High school is the time to allow students to explore and find where their passion lies.

Coaches should convince students that they can participate in more than one activity to ensure they have the best experiences and are well-rounded. Amy West, a retired coach from Cooper High School in Lubbock, Texas, noted the following:

“The talented students we are ‘fighting’ over get lost in the shuffle and feel torn in their loyalties,” West said. “They feel like they have to ‘choose’ one program over the other. We need to remember that high school is the testing grounds for our students to find their niche, connect with their people, and discover what brings them joy and satisfaction. If we make them narrow down their talents to only one specific field, we could snuff out some incredible potential.”

No one really likes to share. Our human nature is to be selfish and want what is best for our programs. Melissa Witt, debate coach at Hereford (Texas) High School, says it best, “At the end of the day, kids see who cares about them as individuals and who is just interested in building up their program. A kid will stay and work hard for one of two reasons - love of the game or the love they feel from the people on their team, including that coach.”
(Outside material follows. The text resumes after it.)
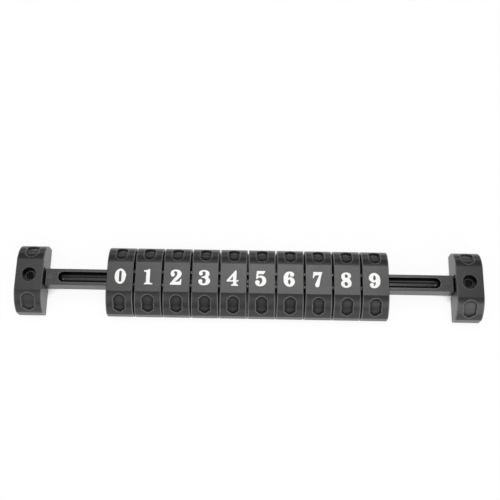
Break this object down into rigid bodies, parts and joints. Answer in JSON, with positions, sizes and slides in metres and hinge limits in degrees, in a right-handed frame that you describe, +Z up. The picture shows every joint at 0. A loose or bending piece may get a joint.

Ultimately, decisions will have to be made. The reality is that students will not be able to do everything they want to do. But sharing is often possible. The educators in these situations need to remember that they are professionals and not let selfish ambitions get in the way of student success.

“The things it comes down to are culture of the school, connections with sponsors and – ultimately – the commitment, determination, and communication of the student,” Cannon said.

When we focus on relationships and what is best for the students, then we can all cheer when our amazing competitors win in everything they do – not just our events.